In 1976, Bagneris saw Will Holt's Me and Bessie, a one-woman show about the blues singer Bessie Smith, in New York City. After seeing the show, he decided to produce a similar show with the City of New Orleans as the main character. He spent a year creating the show, during which he conducted research, developed oral histories, and interviewed his own grandmother. At the same time he was also acting in independent movies and producing and starring in Edward Albee plays.
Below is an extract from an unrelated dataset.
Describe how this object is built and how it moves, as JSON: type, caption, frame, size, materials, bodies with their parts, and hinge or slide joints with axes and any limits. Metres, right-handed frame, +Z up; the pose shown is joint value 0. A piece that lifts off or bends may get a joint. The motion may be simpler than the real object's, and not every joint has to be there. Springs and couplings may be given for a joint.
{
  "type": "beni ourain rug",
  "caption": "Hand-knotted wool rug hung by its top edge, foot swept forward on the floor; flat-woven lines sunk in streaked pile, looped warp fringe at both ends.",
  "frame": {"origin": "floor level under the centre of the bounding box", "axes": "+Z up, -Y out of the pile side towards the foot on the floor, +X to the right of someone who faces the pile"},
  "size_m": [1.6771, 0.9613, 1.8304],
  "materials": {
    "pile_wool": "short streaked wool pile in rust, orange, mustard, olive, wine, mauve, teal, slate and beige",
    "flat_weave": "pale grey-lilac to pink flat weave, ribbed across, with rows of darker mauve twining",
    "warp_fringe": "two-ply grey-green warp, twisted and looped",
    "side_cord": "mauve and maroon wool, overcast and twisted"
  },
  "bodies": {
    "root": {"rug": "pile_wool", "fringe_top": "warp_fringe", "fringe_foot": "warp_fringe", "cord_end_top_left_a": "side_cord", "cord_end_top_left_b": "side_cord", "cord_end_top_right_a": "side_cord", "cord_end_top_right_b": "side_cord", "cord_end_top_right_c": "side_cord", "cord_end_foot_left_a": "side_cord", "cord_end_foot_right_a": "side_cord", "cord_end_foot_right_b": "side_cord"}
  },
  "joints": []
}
For six months, Bagneris and his troupe prepared for a one-night-only production of One Mo' Time, a musical he had written based on Black Vaudeville performers in New Orleans. The limited-run show led to performances three nights a week at the Toulouse Theatre in the French Quarter, with James Booker playing piano in the lobby before each show. A New York producer saw the show, leading in October 1979 to One Mo' Time opening at the Village Gate in New York, where it played for three and a half years, spinning several internationally touring companies, including a royal command performance in Britain for Queen Elizabeth II. The show earned a Grammy Award nomination for Best Cast Album in 1980 and was nominated for a Society of West End Theatre Award for Outstanding Achievement in a Musical, Best Musical, and Best Actress in a Musical in 1982. Through One Mo' Time, Bagneris met the dancers Honi Coles and Charles Cook.

Bagneris has cited Pepsi Bethel of the Pepsi Bethel Authentic Jazz Dance Theater as his dance mentor. After they first met, Bethel choreographed every show Bagneris directed.
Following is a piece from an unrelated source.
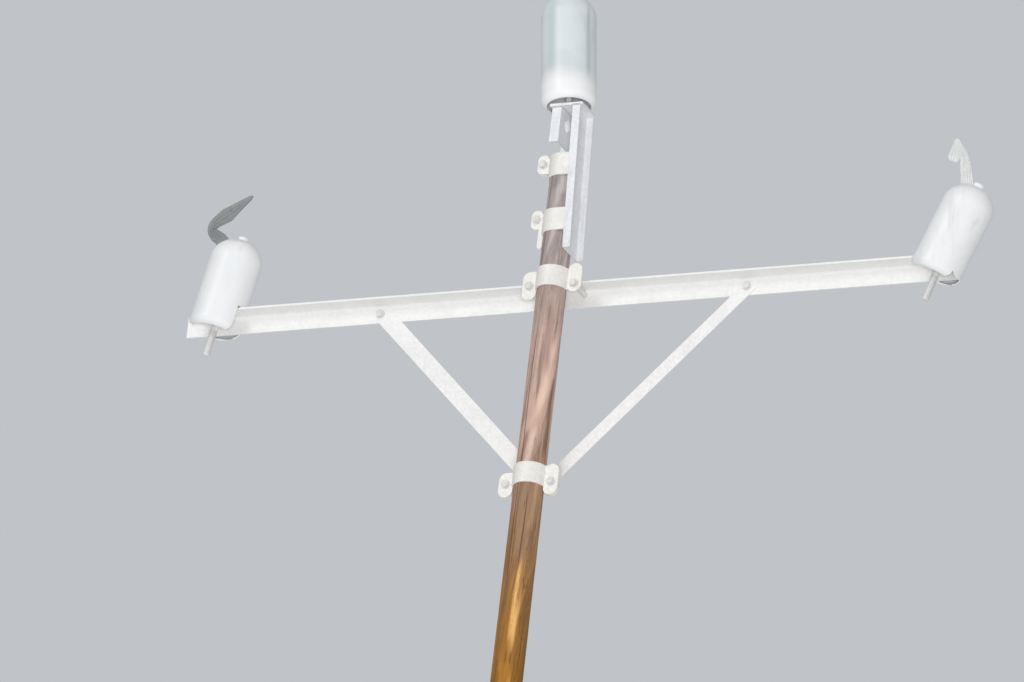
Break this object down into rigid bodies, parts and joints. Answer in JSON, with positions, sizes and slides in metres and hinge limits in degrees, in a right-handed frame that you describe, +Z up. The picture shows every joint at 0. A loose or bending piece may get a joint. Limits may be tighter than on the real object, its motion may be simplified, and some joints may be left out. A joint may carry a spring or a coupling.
{
  "type": "wooden utility pole",
  "caption": "Tapered timber pole with a steel angle crossarm, bent braces, a clamped pole-top bracket and leaning pin insulators under smooth hoods.",
  "frame": {"origin": "centre of the pole at the ground line", "axes": "+Z up along the pole, +X along the crossarm, +Y towards the crossarm's side of the pole"},
  "size_m": [3.1727, 0.2661, 8.1906],
  "materials": {
    "timber": "weathered",
    "galvanised_angle": "matt galvanised",
    "galvanised_strap": "matt galvanised",
    "bracket_steel": "dull galvanised",
    "bolt_steel": "weathered galvanised",
    "hood_shell": "glossy",
    "porcelain": "glazed"
  },
  "bodies": {
    "root": {"pole": "timber", "crossarm": "galvanised_angle", "crossarm_strap": "galvanised_strap", "crossarm_bolt_left": "bolt_steel", "crossarm_bolt_right": "bolt_steel", "brace_clamp_front": "galvanised_strap", "brace_clamp_back": "galvanised_strap", "brace_clamp_bolt_left": "bolt_steel", "brace_clamp_bolt_right": "bolt_steel", "brace_stud": "bolt_steel", "brace_stud_nut": "bolt_steel", "brace_left": "galvanised_angle", "brace_right": "galvanised_angle", "brace_bolt_left": "bolt_steel", "brace_bolt_right": "bolt_steel", "bracket_channel": "bracket_steel", "bracket_short_leg": "bracket_steel", "bracket_seat_plate": "bracket_steel", "upper_strap_front": "galvanised_strap", "upper_strap_back": "galvanised_strap", "upper_strap_bolt": "bolt_steel", "lower_strap_front": "galvanised_strap", "lower_strap_back": "galvanised_strap", "lower_strap_bolt": "bolt_steel", "top_hood": "hood_shell", "top_insulator": "porcelain", "top_pin": "bolt_steel", "left_hood": "hood_shell", "left_insulator": "porcelain", "left_pin": "bolt_steel", "left_washer_upper": "bolt_steel", "left_washer_lower": "bolt_steel", "left_pin_nut": "bolt_steel", "right_hood": "hood_shell", "right_insulator": "porcelain", "right_pin": "bolt_steel", "right_washer_upper": "bolt_steel", "right_washer_lower": "bolt_steel", "right_pin_nut": "bolt_steel"}
  },
  "joints": []
}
After the success of One Mo' Time, Bagneris continued his stage career with Staggerlee in 1985; Further Mo, the sequel to One Mo' Time, in 1990; and Cy Coleman's The Life on Broadway in 1998. In 1995, Bagneris received a Lucille Lortel Award for Outstanding Musical, the Drama Desk Award for Outstanding Actor in a Musical and an Obie Award for Jelly Roll!, his two-person stage portrait of jazz pioneer Jelly Roll Morton. A record of the musical was produced and released on GHB Records. Other notable performances included a 2004 revival of Bubbling Brown Sugar, in which Bagneris starred with Diahann Carroll.

During this time, he also worked in film, including French Quarter (1978), Pennies from Heaven (1981), Down by Law (1986), and Ray (2004), in the latter of which he worked as choreographer and played the character Dancin' Al. Bagneris also played opposite Ossie Davis in Davis's last film, the independent feature Proud (2004). One Mo' Time was revived on Broadway in 2002 and again in New Orleans in 2006. Bagneris acted as the voice of numerous jazz figures on Public Radio International's Riverwalk Jazz program in 1993, recreating the lives of Bunk Johnson, Danny Barker, Jelly Roll Morton, and others. In the program for a special performance in the new auditorium at the Library of Congress, Bagneris was described as "a master of the American vernacular."

In October 2005, shortly after the city was significantly damaged by Hurricane Katrina, Bagneris returned to live in New Orleans, settling in the French Quarter.

Bagneris had a recurring role as Judge Bernard Williams on the first three seasons of the HBO series Treme (2010–2013).

==Sources==
- Bagneris, Vernel, and Leo Touchet. Rejoice When You Die: The New Orleans Jazz Funerals (1998).
- Hay, Samuel A. African American Theatre (1994).
- Woll, Allen L. Black Musical Theatre: From Coontown to 'Dreamgirls (1989).